A Question I Was Asked:

"What Did Paul Mean By His Comments in 2 Corinthians 1:17?"

My Reply:

Okay, we need to start our consideration of this from verse 12. Paul states that the apostles had been careful to conduct themselves in a decent and worthy manner, that is, in their evangelism and work with the early Christian congregations. Paul states that they had purposely avoided worldly wisdom (verse 12), then he goes on to write about a change of his plans to visit the church at Corinth (verses 15-16). The point he makes in verse 17 is expressed this way (NIV),

'When I planned this, did I do it lightly? Or do I make my plans in a worldly manner so that in the same breath I say, "Yes, yes" and "No, no"?'

Paul's opponents at Corinth had been stirring up mischief against him and been suggesting that he was unreliable. As those of us who have studied Paul's writings in depth have noted, in response to criticism, he was a master of sarcasm! Now we can see why in verse 12 he had stated,

'Now this is our boast: Our conscience testifies that we have conducted ourselves in the world, and especially in our relations with you, in the holiness and sincerity that are from God. We have done so not according to worldly wisdom but according to God's grace.'

He sarcastically uses two rhetorical questions in verse 17 (rhetorical questions are questions that don't expect a response),

'When I planned this, did I do it lightly?'

'Do I make my plans in a worldly manner so that in the same breath I say, "Yes, yes" and "No, no"?

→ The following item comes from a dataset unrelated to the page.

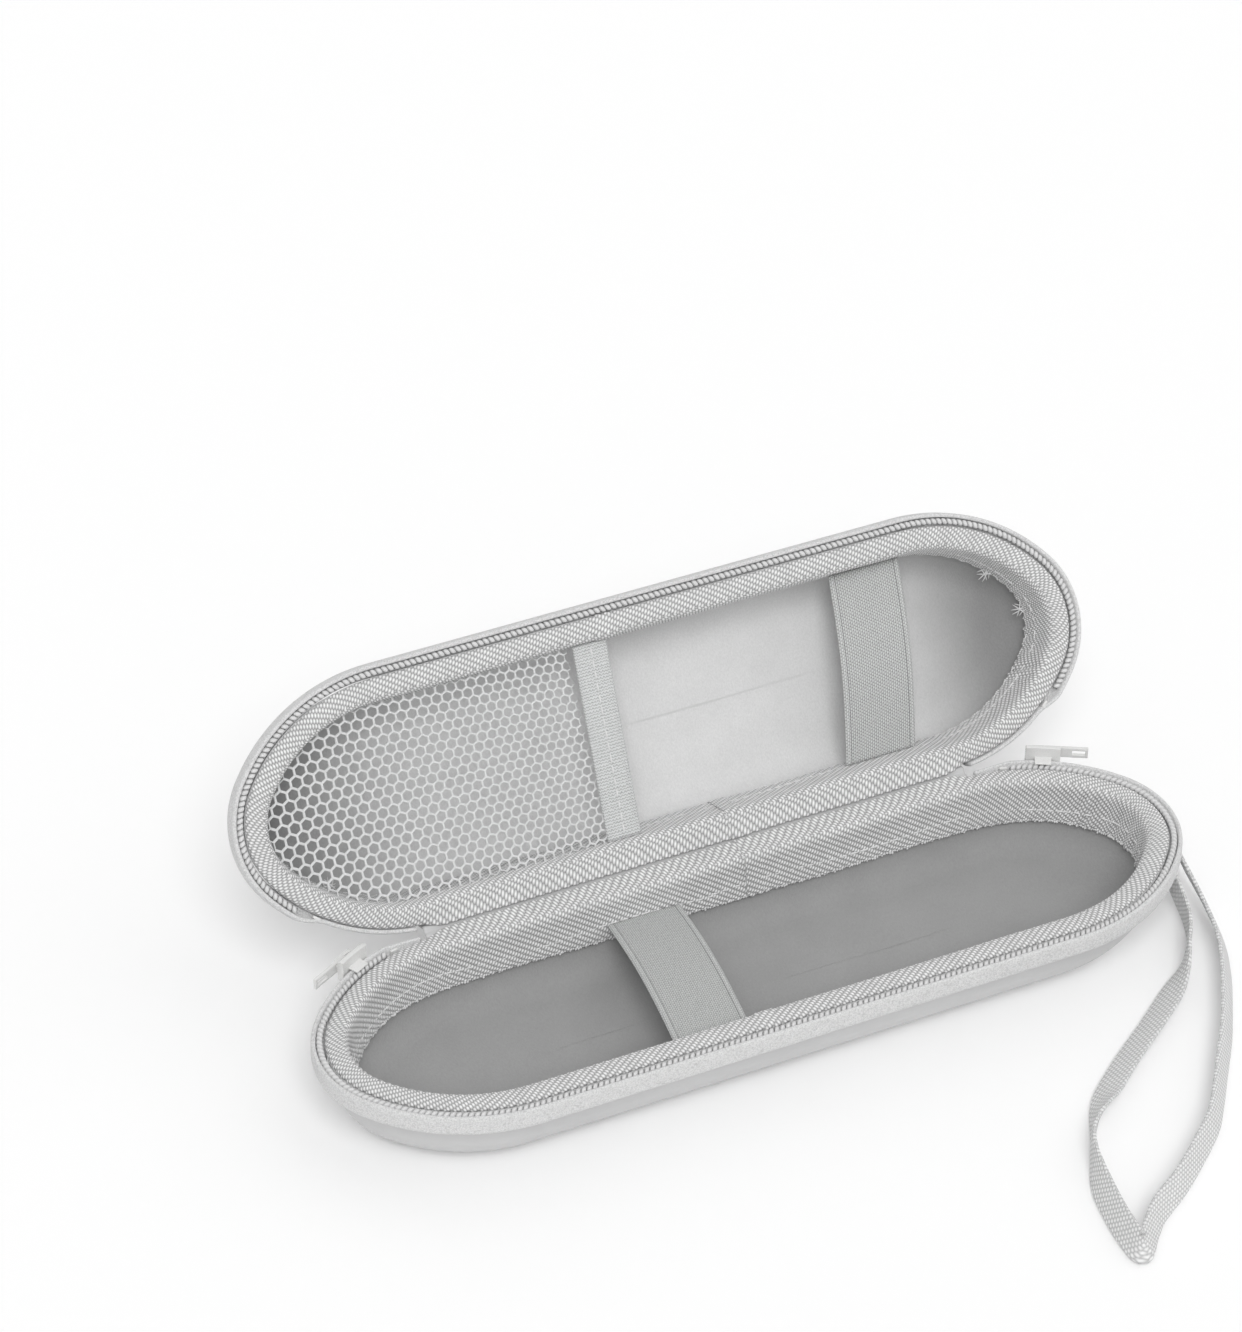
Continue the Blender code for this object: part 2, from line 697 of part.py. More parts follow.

In other words, Paul is saying, 'Do you expect my word to be unreliable as in the world?'

However, as is also very typical of Paul, he then turns defense into a opportunity for superb doctrinal teaching!

'But as surely as God is faithful, our message to you is not "Yes" and "No." For the Son of God, Jesus Christ, who was preached among you by me and Silas and Timothy, was not "Yes" and "No," but in him it has always been "Yes." For no matter how many promises God has made, they are "Yes" in Christ. And so through him the "Amen" is spoken by us to the glory of God.' (verses 18-20).

Many centuries later certain strands of theology almost appeared to turn this teaching on it's head. Paul said that the evangelistic approach was "Yes" in Christ and not "Yes" and "No" - but much later certain uncompromising schools of theology almost seemed to say that it was "No" and "No" in Christ (or maybe "No" ...and a tiny little "yes").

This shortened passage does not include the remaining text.